New Trend in Legislation: Interest Rate Caps

Financial Services Law

From California to Congress, new legislative proposals are attempting to crack down on interest rates.

With interest rates historically set by individual states for particular types of loans, federal caps on interest rates are uncommon (the cap on the MAPR under the Military Lending Act, noted below, being one rare situation) and unlikely to pass in Congress. California’s effort to expand an existing cap has a better chance of success.

What happened

At the federal level, Sen. Dick Durbin (D-Ill.) reintroduced the Protecting Consumers From Unreasonable Credit Rates Act, a measure that would establish an interest rate cap of 36 percent on consumer loans. Senate Bill 1230 would apply to all open-end and closed-end consumer credit transactions, including car loans, payday loans and mortgages.

The cap would encompass all fees and interest rates directly or indirectly ancillary to the extension of credit, from late fees to overdraft fees to credit insurance premiums, whether optional or required.

Lower state interest rate caps would not be preempted by the bill, which would match the limit set by the federal Military Lending Act (MLA).

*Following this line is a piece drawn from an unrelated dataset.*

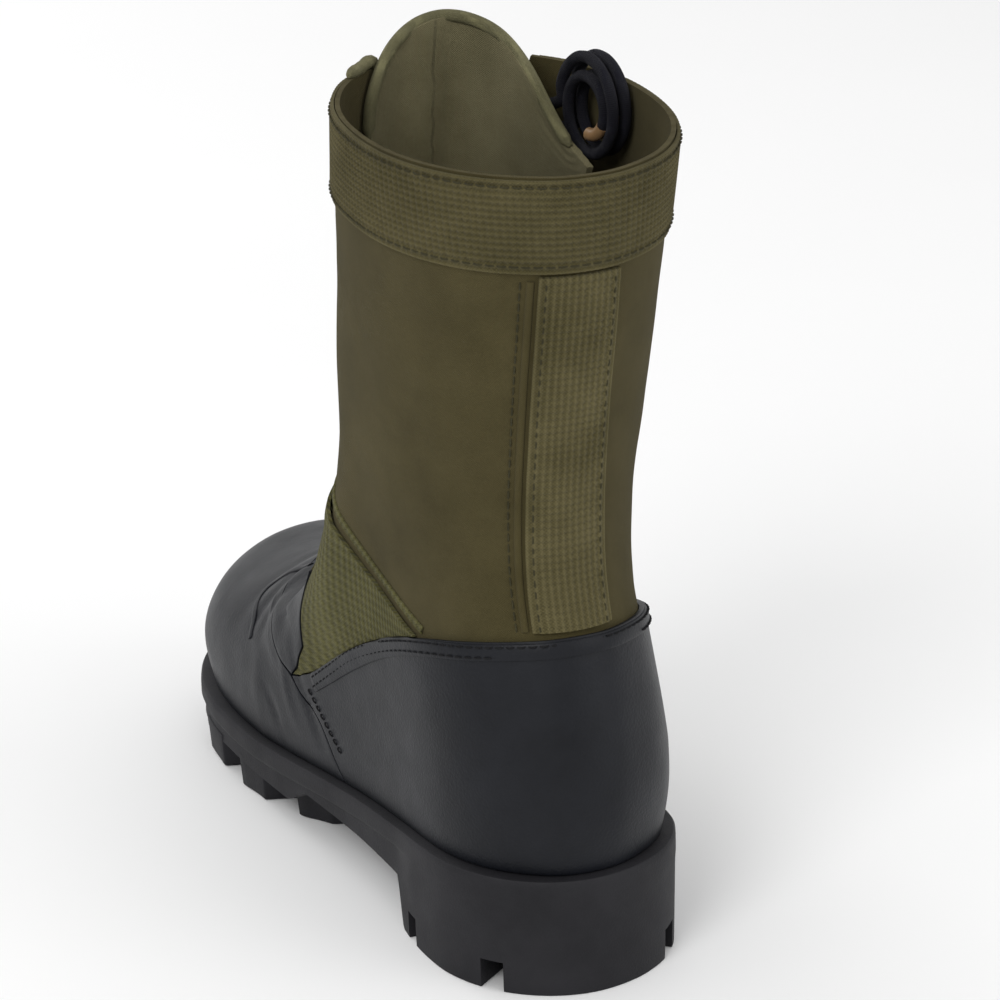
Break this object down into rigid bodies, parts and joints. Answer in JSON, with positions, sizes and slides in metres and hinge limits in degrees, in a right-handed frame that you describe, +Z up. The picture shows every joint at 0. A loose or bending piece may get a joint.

While consumer groups have indicated their support of the proposed legislation—which made prior appearances in Congress in 2008, 2009, 2012, 2013, 2015 and 2017—the bill has never made it to the full Senate or House of Representatives and appears unlikely to break that streak this year.

Not to be outdone, Sen. Bernie Sanders’ (I-Vt.) Loan Shark Prevention Act would amend the Truth in Lending Act (TILA) to create a new cap on annual percentage rates (APRs) “applicable to any extension of credit” of either the lesser of 15 percent on unpaid balances (including all finance charges) or the maximum rate permitted by state law where the consumer resides.

Fees that are not considered finance charges under TILA could not be used to evade the rate cap, while the total sum of such fees may not exceed the total amount of finance charges assessed. Senate Bill 1389 does feature an exception that permits the Federal Reserve Board of Governors to raise the 15 percent cap for a period not to exceed 18 months after applying a multifactor test.

Both federal measures were referred to the Senate Banking, Housing and Urban Affairs Committee.

On the state level, an attempt to extend rate limitations under a nonbank lender licensing law in California has a better chance of passage. Introduced in February, Assembly Bill 539 would amend the California Financing Law (CFL) to set a 36 percent cap (plus the federal funds rate) on loans of $2,500 or more but less than $10,000, made under the CFL.

For loans of more than $2,500 but less than $10,000, the factors used to determine whether a loan is of a “bona fide principal amount” or if artifice was used to evade the regulations of the CFL would also apply; loans in that dollar range would further be prohibited from terms of less than 12 months.

To read SB 1230, click here.

To read SB 1389, click here.

To read AB 539, click here.

Why it matters

The trend of interest rate cap legislation has spread from states to the federal government, as reflected by the two new bills introduced in Congress. Although the attempt to enact a federal interest rate cap faces a very dubious future, California’s proposal to expand the regulations of the CFL has already passed the Assembly by an overwhelming 60-4 majority and has moved on to the Senate for consideration.